▸ Brief:
Nothing but the lines from the line that contains "const slab = new THREE.Group();" through the line that contains "cad_parts[node].hide_render = cad_parts[node].hide_viewport" should appear in the output, each reproduced exactly.

[start of Data block]

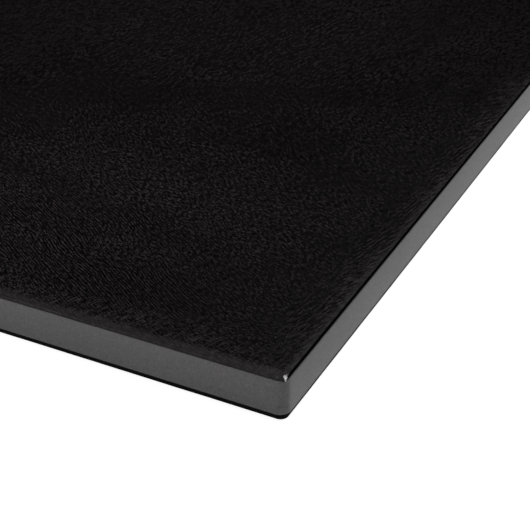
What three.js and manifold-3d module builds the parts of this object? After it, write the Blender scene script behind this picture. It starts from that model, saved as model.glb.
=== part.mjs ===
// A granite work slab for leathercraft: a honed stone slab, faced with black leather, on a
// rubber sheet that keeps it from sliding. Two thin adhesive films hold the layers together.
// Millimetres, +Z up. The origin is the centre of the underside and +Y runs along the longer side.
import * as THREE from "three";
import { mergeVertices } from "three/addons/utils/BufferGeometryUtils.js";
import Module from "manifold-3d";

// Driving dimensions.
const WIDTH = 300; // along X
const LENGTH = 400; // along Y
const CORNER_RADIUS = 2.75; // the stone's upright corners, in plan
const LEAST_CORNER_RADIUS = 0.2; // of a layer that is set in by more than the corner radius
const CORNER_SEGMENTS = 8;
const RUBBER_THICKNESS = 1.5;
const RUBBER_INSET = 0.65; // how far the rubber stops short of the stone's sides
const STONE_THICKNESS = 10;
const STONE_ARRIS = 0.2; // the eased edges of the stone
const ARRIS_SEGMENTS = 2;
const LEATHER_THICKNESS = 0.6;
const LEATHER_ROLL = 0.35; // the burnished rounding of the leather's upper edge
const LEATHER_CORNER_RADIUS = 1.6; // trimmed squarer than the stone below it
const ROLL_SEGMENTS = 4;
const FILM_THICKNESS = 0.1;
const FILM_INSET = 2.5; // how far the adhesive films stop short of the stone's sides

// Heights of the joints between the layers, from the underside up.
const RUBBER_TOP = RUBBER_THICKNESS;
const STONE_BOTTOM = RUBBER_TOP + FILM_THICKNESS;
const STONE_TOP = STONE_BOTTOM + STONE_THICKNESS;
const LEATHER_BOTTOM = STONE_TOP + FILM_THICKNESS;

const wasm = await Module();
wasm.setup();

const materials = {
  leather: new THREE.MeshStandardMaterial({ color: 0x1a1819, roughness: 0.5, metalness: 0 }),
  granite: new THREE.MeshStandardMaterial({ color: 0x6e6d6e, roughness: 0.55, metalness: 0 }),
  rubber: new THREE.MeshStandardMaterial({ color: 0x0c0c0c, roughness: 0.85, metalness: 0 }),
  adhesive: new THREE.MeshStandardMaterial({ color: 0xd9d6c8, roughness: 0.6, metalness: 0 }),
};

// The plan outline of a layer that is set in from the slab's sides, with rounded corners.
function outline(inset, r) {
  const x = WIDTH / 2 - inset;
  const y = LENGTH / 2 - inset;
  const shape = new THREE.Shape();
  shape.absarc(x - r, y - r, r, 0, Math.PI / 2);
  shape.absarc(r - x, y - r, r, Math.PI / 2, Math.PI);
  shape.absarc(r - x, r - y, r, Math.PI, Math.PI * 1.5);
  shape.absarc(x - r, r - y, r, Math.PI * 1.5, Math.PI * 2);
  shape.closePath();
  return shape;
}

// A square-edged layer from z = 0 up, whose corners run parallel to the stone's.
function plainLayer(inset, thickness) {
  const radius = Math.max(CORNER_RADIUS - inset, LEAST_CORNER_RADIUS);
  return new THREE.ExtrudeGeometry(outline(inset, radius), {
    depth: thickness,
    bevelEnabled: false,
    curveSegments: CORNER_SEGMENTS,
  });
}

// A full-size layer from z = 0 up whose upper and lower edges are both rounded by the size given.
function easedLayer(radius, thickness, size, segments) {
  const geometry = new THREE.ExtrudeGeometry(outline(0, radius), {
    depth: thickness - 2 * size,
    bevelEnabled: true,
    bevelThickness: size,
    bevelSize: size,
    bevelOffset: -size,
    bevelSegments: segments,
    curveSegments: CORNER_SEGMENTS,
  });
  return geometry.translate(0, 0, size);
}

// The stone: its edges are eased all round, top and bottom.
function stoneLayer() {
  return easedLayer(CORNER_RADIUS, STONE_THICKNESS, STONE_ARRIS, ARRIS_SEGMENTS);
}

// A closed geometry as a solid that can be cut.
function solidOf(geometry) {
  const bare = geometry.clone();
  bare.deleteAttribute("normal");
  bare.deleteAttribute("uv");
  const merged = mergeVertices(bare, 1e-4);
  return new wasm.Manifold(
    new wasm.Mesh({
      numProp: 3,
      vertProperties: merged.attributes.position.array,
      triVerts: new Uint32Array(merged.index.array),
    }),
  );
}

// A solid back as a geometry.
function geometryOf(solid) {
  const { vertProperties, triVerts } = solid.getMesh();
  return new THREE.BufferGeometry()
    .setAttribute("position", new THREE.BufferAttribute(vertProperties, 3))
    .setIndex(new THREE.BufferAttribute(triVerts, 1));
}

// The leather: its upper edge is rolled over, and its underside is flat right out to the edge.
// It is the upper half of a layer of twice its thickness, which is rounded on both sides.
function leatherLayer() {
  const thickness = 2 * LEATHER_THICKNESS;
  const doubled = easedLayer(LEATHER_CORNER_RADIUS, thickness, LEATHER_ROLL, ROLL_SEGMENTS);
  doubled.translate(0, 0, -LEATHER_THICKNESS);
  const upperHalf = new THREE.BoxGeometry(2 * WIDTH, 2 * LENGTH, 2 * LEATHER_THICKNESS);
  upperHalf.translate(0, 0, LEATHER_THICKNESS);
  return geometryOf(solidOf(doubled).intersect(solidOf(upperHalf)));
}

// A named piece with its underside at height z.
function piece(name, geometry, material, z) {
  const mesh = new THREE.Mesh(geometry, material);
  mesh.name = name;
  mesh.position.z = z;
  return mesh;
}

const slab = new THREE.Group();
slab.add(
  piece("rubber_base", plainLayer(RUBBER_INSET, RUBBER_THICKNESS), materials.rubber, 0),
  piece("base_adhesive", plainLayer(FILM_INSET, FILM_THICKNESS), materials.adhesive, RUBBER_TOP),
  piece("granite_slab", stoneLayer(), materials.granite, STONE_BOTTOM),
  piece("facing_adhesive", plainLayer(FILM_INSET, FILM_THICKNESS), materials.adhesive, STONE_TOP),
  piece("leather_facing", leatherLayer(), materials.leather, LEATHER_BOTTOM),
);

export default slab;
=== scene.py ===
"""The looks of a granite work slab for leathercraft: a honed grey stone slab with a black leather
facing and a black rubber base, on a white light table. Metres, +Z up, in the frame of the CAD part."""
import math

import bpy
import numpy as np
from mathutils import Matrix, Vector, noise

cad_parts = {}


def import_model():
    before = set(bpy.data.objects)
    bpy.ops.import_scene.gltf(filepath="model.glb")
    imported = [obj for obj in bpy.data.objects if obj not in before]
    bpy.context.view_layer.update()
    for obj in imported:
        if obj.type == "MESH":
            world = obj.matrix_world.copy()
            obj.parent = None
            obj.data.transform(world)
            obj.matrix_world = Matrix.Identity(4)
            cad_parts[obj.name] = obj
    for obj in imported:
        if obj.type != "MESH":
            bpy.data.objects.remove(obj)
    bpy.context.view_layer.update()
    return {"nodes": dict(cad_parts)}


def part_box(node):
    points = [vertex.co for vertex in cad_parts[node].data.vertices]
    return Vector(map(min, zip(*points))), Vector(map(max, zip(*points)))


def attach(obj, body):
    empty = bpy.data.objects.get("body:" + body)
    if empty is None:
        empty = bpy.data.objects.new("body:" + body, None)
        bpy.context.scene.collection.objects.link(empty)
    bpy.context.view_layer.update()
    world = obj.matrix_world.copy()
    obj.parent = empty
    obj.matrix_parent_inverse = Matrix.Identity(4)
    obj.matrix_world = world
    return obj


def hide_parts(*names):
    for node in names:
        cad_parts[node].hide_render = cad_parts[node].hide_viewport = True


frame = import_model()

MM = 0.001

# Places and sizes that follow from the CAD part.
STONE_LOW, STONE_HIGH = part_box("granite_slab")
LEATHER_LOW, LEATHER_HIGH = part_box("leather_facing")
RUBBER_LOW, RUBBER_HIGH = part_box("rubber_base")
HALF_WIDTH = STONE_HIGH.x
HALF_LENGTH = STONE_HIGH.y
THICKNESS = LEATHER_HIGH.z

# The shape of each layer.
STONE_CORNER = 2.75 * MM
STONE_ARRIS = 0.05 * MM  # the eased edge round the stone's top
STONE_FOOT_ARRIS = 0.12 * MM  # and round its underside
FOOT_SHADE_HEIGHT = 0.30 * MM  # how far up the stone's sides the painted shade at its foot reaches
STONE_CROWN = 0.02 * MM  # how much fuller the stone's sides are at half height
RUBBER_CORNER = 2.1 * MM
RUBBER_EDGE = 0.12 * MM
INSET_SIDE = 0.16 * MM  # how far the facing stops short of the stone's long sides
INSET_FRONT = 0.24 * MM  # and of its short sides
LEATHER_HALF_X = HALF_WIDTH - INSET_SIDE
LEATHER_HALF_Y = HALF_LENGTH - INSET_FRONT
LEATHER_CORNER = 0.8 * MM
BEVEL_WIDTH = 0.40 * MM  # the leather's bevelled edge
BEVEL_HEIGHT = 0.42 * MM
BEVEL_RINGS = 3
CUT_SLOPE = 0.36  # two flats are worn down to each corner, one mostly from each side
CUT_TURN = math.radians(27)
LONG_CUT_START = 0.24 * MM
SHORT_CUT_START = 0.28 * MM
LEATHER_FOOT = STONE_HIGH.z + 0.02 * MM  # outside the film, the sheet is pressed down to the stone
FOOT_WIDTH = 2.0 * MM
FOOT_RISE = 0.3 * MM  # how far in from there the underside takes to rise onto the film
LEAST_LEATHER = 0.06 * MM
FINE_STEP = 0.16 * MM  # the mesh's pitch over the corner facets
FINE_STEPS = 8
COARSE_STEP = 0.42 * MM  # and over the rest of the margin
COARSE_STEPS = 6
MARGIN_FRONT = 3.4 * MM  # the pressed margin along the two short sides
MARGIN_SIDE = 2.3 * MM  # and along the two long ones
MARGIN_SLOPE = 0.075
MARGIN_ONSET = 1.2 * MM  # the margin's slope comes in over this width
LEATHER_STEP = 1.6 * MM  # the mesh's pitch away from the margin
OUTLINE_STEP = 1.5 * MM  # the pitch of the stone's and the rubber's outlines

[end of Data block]

▸ Exercise response:
const slab = new THREE.Group();
slab.add(
  piece("rubber_base", plainLayer(RUBBER_INSET, RUBBER_THICKNESS), materials.rubber, 0),
  piece("base_adhesive", plainLayer(FILM_INSET, FILM_THICKNESS), materials.adhesive, RUBBER_TOP),
  piece("granite_slab", stoneLayer(), materials.granite, STONE_BOTTOM),
  piece("facing_adhesive", plainLayer(FILM_INSET, FILM_THICKNESS), materials.adhesive, STONE_TOP),
  piece("leather_facing", leatherLayer(), materials.leather, LEATHER_BOTTOM),
);

export default slab;
=== scene.py ===
"""The looks of a granite work slab for leathercraft: a honed grey stone slab with a black leather
facing and a black rubber base, on a white light table. Metres, +Z up, in the frame of the CAD part."""
import math

import bpy
import numpy as np
from mathutils import Matrix, Vector, noise

cad_parts = {}


def import_model():
    before = set(bpy.data.objects)
    bpy.ops.import_scene.gltf(filepath="model.glb")
    imported = [obj for obj in bpy.data.objects if obj not in before]
    bpy.context.view_layer.update()
    for obj in imported:
        if obj.type == "MESH":
            world = obj.matrix_world.copy()
            obj.parent = None
            obj.data.transform(world)
            obj.matrix_world = Matrix.Identity(4)
            cad_parts[obj.name] = obj
    for obj in imported:
        if obj.type != "MESH":
            bpy.data.objects.remove(obj)
    bpy.context.view_layer.update()
    return {"nodes": dict(cad_parts)}


def part_box(node):
    points = [vertex.co for vertex in cad_parts[node].data.vertices]
    return Vector(map(min, zip(*points))), Vector(map(max, zip(*points)))


def attach(obj, body):
    empty = bpy.data.objects.get("body:" + body)
    if empty is None:
        empty = bpy.data.objects.new("body:" + body, None)
        bpy.context.scene.collection.objects.link(empty)
    bpy.context.view_layer.update()
    world = obj.matrix_world.copy()
    obj.parent = empty
    obj.matrix_parent_inverse = Matrix.Identity(4)
    obj.matrix_world = world
    return obj


def hide_parts(*names):
    for node in names:
        cad_parts[node].hide_render = cad_parts[node].hide_viewport = True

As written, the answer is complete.